RECORDS PROVIDED:
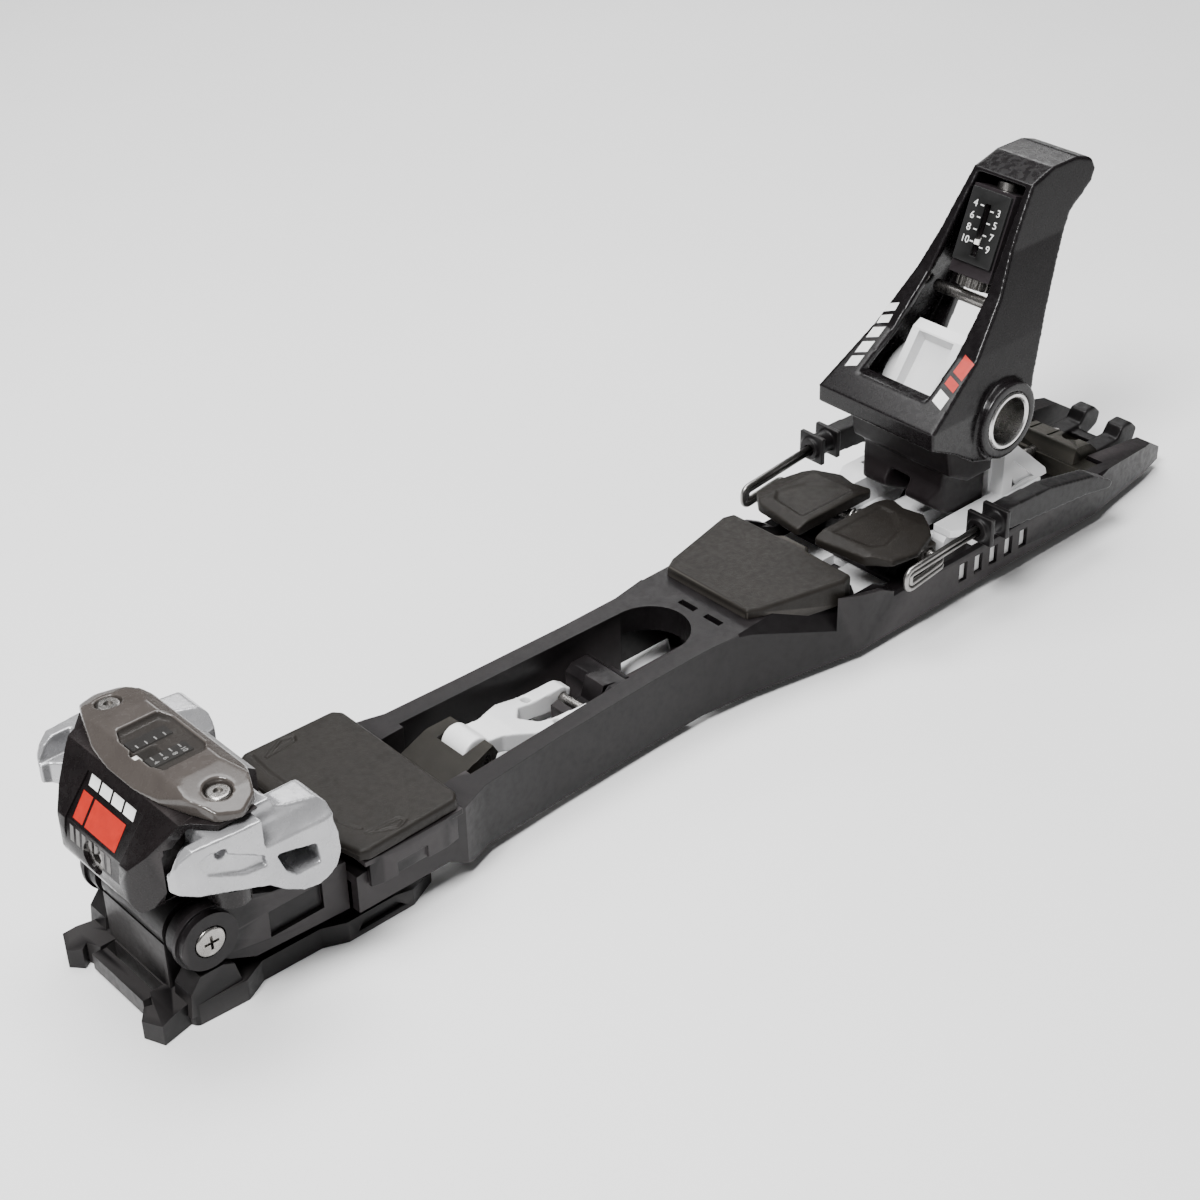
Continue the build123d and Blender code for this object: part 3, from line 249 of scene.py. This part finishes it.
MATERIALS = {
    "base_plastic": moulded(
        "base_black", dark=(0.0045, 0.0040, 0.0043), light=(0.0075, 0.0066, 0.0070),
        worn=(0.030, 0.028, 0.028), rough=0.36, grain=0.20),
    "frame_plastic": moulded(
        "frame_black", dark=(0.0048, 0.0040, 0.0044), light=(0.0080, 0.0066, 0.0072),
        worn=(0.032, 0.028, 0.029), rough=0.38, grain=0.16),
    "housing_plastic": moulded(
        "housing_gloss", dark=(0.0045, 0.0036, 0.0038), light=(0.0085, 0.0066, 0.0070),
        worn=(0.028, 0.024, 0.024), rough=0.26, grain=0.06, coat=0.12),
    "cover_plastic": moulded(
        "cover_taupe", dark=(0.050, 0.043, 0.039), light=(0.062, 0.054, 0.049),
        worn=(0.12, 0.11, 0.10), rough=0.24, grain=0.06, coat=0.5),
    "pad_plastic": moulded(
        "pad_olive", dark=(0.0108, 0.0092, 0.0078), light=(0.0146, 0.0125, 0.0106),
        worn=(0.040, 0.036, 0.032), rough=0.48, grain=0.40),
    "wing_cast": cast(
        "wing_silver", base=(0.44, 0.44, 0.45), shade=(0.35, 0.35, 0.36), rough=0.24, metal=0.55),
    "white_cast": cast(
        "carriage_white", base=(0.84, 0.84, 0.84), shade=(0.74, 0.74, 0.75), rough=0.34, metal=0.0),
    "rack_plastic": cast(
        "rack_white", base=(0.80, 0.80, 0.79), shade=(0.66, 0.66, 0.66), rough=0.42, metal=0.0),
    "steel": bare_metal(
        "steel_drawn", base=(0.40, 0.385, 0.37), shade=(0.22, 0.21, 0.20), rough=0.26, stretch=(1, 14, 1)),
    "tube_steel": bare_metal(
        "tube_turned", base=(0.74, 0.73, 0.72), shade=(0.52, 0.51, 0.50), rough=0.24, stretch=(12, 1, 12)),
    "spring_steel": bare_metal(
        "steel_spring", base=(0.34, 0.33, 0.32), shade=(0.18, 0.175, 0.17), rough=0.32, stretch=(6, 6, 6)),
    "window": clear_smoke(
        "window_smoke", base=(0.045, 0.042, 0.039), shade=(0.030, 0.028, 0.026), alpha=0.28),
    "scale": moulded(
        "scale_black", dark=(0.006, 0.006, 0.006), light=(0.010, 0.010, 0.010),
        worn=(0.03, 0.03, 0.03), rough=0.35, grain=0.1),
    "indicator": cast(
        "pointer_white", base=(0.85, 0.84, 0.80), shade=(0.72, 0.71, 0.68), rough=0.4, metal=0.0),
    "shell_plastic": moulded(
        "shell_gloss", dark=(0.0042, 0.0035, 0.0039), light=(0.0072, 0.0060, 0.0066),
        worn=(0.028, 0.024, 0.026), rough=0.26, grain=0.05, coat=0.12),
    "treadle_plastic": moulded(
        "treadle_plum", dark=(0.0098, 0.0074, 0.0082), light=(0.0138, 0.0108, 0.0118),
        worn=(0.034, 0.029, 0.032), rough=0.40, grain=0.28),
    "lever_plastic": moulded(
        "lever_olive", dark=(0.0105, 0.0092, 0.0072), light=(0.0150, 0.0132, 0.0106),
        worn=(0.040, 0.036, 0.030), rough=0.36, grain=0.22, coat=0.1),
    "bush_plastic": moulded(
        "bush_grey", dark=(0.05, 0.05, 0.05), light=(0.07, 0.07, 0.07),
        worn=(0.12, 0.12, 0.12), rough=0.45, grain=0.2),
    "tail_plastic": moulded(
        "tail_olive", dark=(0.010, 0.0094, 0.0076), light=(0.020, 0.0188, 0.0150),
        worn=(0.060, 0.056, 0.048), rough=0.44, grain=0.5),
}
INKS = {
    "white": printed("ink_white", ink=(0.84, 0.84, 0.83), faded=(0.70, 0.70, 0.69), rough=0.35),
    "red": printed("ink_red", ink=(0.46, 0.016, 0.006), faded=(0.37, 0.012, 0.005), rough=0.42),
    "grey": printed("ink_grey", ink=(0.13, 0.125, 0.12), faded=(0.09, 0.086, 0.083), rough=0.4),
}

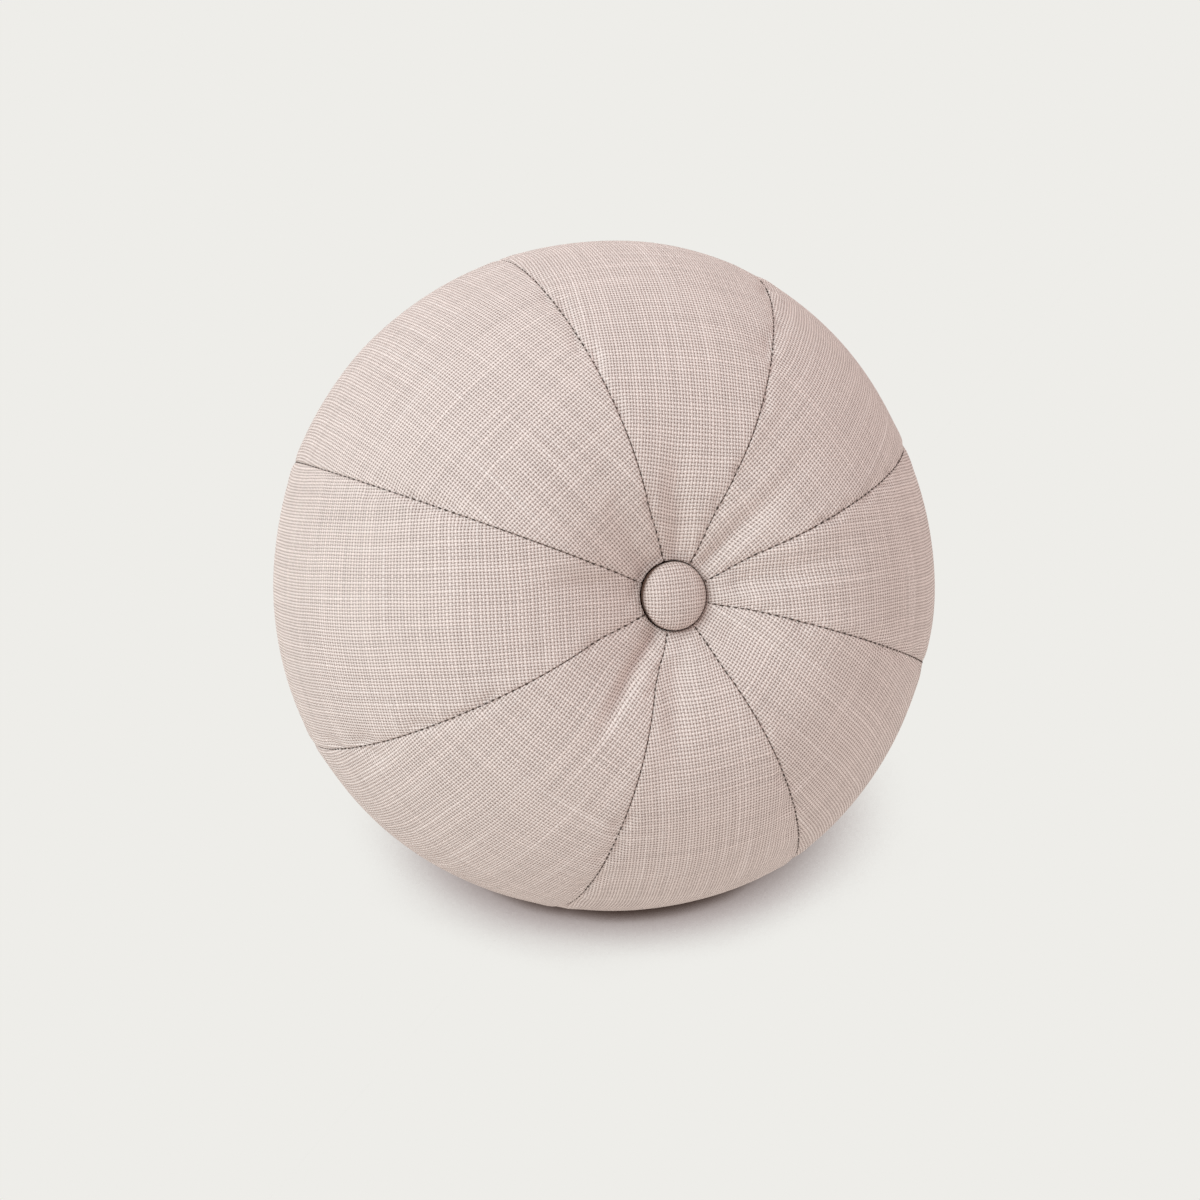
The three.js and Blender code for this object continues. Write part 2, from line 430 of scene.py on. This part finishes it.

EXERCISE INSTRUCTIONS: Find and copy each line above that includes the string "from".

SOLUTION TO THE EXERCISE:
Continue the build123d and Blender code for this object: part 3, from line 249 of scene.py. This part finishes it.
The three.js and Blender code for this object continues. Write part 2, from line 430 of scene.py on. This part finishes it.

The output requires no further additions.